I dropped the use of unsigned because it's an inappropriate type for doing most math. When you subtract 1 from (unsigned long) 0, you get a large positive number that is one less than a power of two. This is not a sane behavior in most situations (but exactly the right one in a few).

Now let's discuss where you went wrong. Your original code attempts to measure the hailstone sequence length by modifying a global counter called cycle. However, the main function expects calculate to return a value: you have cycle = calculate(...).

The problem is that two of your cases do not return anything! It is undefined behavior to extract a return value from a function that didn't return anything.

The (n == 1) case does return something but it also has a bug: it fails to increment cycle; it just returns cycle + 1, leaving cycle with the original value.

Part 2

Looking at the main. Let's reformat it a little bit.

int main()
{
  unsigned long int i=0,j=0,loop=0;

Change these to long. By the way %ld in scanf expects long anyway, not unsigned long.

  while (scanf("%ld %ld",&i,&j) != EOF)

Be careful with scanf: it has more return values than just EOF. Scanf will return EOF if it is not able to make a conversion. If it is able to scan one number, but not the second one, it will return 1. Basically a better test here is != 2. If scanf does not return two, something went wrong with the input.

  {
    if(i > j)
    {
      unsigned long int t=i;i=j;j=t;
    }
    for(loop=i;loop<=j;loop++)
    {
      cycle=0;
      cycle=calculate(loop );

      if(cycle>final)
      { 
        final=cycle;
      } 
    }

calculate is called hailstone_sequence_length now, and so this block can just have a local variable: { long len = hailstone_sequence_length(loop); if (len > final) final = len; }

Maybe final should be called max_length?

    printf("%ld %ld %ld\n",i,j,final);
    final=0;

final should be a local variable in this loop since it is separately used for each test case. Then you don't have to remember to set it to 0.

  }
  return 0;
}

Answer 2

The clue is that you receive i, j but it does not say that i < j for all the cases, check for that condition in your code and remember to always print in order:

<i>[space]<j>[space]<count>

Answer 3

If the input is "out of order" you swap the numbers even in the output, when it is clearly stated you should keep the input order.

Answer 4

Here's a one liner just for reference

int three_n_plus_1(int n)
{
    return n == 1 ? 1 : three_n_plus_1((n % 2 == 0) ? (n/2) : (3*n+1))+1;
}

Not quite sure how your code would work as you toast "cycle" right after calculating it because 'calculate' doesn't have explicit return values for many of its cases ( you should of had compiler warnings to that effect). if you didn't do cycle= of the cycle=calculate( then it might work?

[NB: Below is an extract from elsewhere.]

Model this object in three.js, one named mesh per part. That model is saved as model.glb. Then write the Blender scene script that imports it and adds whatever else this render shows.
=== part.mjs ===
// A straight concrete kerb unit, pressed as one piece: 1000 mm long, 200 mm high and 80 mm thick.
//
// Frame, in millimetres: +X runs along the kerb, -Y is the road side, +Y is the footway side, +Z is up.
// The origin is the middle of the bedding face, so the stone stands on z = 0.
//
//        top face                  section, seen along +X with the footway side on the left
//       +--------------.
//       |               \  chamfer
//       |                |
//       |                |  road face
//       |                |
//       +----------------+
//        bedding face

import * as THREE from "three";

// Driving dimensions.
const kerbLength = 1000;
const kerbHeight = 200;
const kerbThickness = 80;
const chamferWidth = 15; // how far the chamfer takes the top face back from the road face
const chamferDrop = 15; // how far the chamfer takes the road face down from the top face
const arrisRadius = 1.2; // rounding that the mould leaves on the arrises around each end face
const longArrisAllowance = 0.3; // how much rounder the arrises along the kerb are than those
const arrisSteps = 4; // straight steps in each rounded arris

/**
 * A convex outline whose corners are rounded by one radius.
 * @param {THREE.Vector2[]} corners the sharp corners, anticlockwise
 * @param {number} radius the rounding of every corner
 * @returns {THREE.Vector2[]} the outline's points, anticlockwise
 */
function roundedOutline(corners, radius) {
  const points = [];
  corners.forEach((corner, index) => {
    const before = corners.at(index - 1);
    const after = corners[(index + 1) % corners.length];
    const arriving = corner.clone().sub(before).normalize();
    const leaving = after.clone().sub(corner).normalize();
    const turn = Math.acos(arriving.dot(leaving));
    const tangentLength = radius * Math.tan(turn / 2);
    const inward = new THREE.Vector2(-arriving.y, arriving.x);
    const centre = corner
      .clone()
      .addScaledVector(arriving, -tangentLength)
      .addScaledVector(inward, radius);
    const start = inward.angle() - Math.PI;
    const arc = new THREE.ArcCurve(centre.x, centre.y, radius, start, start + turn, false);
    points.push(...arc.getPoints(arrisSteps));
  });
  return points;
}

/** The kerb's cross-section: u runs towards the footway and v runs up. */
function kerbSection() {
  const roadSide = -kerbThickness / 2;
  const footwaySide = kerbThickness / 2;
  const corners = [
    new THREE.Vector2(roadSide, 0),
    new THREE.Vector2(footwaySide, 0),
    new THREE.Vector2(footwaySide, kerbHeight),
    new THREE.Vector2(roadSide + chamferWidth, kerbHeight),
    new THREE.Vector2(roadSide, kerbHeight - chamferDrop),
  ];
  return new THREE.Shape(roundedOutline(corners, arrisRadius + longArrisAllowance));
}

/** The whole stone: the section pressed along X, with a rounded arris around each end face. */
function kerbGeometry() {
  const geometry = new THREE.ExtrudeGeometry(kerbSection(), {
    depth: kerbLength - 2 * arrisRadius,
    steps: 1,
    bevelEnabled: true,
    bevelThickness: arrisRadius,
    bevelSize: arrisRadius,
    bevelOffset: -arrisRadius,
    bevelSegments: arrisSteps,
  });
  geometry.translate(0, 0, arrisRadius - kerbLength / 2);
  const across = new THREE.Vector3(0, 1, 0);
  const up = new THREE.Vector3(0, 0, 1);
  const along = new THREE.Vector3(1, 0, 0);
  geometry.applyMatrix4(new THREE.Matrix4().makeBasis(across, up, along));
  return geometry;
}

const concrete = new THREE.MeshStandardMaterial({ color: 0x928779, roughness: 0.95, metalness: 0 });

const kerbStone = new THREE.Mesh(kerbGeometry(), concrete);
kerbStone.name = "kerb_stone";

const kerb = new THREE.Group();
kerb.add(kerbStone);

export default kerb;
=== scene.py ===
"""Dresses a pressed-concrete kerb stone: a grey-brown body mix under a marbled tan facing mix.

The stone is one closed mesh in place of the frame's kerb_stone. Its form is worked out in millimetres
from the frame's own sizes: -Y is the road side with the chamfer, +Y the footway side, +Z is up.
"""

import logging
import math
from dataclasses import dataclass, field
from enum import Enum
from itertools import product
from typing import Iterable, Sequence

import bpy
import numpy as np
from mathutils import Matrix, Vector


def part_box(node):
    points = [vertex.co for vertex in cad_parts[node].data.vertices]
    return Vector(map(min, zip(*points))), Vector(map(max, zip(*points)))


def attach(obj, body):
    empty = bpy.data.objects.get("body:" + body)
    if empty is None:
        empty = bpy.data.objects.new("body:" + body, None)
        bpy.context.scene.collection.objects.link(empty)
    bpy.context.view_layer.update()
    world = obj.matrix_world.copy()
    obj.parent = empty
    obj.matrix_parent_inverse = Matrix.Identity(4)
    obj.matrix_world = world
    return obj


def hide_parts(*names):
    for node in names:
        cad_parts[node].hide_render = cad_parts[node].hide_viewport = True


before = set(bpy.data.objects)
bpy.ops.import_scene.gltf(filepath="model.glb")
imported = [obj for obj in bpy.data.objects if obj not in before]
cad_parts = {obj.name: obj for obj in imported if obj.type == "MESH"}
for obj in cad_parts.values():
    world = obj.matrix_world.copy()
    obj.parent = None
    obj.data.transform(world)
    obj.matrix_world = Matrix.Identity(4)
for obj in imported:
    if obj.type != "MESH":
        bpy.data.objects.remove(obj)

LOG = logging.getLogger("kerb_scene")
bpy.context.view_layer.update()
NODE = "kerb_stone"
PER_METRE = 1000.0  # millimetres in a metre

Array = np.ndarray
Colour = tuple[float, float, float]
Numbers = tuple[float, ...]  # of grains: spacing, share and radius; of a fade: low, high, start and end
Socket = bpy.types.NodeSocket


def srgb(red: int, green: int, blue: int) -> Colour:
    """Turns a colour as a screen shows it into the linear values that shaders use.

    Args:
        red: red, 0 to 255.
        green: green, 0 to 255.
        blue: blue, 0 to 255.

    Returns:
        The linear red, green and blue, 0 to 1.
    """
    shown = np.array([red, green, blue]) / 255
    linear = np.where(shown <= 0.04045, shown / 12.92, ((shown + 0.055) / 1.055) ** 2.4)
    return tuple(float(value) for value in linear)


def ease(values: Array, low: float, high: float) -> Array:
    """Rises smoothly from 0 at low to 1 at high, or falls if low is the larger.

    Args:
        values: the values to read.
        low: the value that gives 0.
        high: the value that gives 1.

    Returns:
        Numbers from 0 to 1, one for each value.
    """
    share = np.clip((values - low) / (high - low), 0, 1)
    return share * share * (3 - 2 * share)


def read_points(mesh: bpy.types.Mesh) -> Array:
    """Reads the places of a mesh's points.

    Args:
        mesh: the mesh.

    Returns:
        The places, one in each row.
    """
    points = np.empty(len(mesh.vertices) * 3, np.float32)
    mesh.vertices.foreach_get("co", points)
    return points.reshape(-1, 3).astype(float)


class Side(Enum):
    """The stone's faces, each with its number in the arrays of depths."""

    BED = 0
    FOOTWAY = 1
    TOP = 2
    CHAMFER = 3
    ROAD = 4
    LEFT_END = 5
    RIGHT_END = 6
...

and tying it all together :-

int three_n_plus_1(int n)
{
    return n == 1 ? 1 : three_n_plus_1((n % 2 == 0) ? (n/2) : (3*n+1))+1;
}

int max_int(int a, int b) { return (a > b) ? a : b; }
int min_int(int a, int b) { return (a < b) ? a : b; }

int main(int argc, char* argv[])
{   
    int i,j;
    while(scanf("%d %d",&i, &j) == 2)
    {
        int value, largest_cycle = 0, last = max_int(i,j);
        for(value = min_int(i,j); value <= last; value++) largest_cycle = max_int(largest_cycle, three_n_plus_1(value));
        printf("%d %d %d\r\n",i, j, largest_cycle);
    }   
}

Answer 5

Don't see how you're test cases actually ever worked; your recursive cases never return anything.